Implications for Australia
Chapter 9 outlines the implications that come out the earlier chapters. There are global implications involving the challenges created by the Global Financial Crisis, the emergence of new competitors, the increasing ability of companies to place individual corporate activities in different locations, and increasing interconnections around the world that are combining to make the competitiveness of nations and regions more important than ever before. There are numerous implications that are specific to Australia. Australia’s recent economic performance gives the nation the opportunity to act from a position of strength, but raises the potential for complacency. The rise of Asia-Pacific economies will provide Australia a unique opportunity, but only if Australia and Australian companies can outcompete others to serve regional markets and take advantages of regional resources. Modern ICT can allow Australian businesses to penetrate world markets like never before, or could allow foreign businesses to penetrate Australia like never before, or both.
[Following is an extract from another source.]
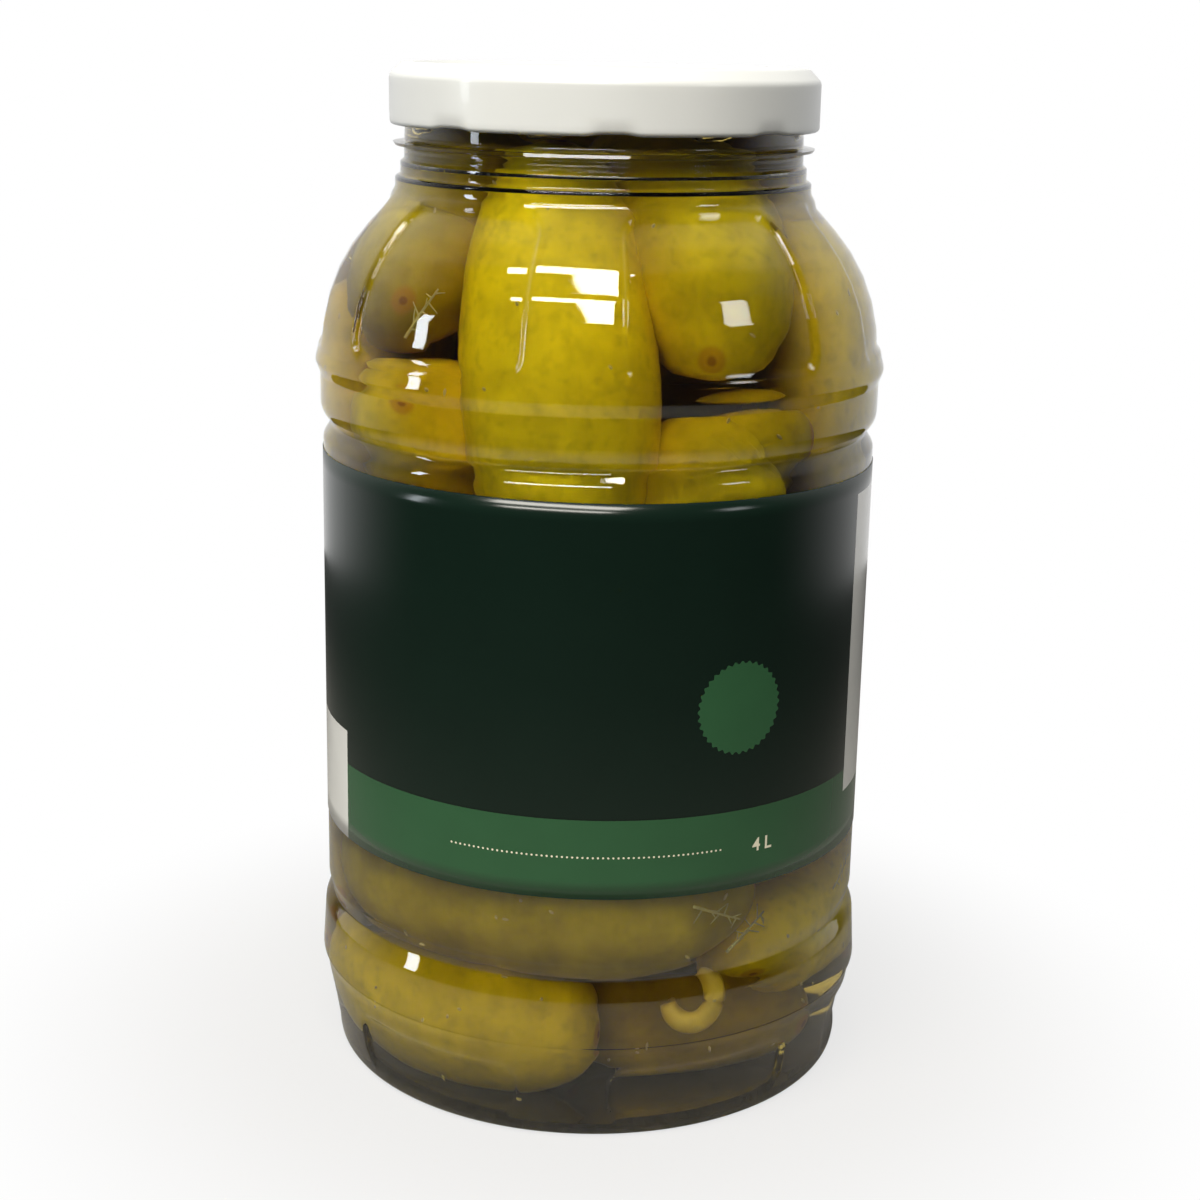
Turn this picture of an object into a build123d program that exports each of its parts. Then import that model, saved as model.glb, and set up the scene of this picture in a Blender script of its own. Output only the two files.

The increasing importance of sustainability, resource constraints, and quality of life in driving competitiveness can provide additional advantages for Australia provided the country can leverage these drivers appropriately.
There are many implications for specific drivers of competitiveness. Chapter 9 highlights many of Australia’s significant advantages and disadvantages and makes suggestions as to how to leverage the advantages and minimise or overcome the disadvantages in order to improve the country’s competitiveness. It shows that Australia has been a lucky country in many ways, but that Australians have made a good deal of that luck themselves. The challenge is how to move from being the lucky country to being the competitive country. What is daunting, but exciting, is that while Australia is certainly subject to global forces, global markets, and global competition, its economic fate is to a great extent in its own hands.
We hope that policy makers, business people, and business/economic analysts in Australia find the tools, conclusions, and suggestions in this book useful as they move forward the competitiveness agenda in Australia. We also hope that policy makers, business people, and business/economic analysts elsewhere learn from the Australian experience as well as from the approaches to competitiveness suggested in this volume.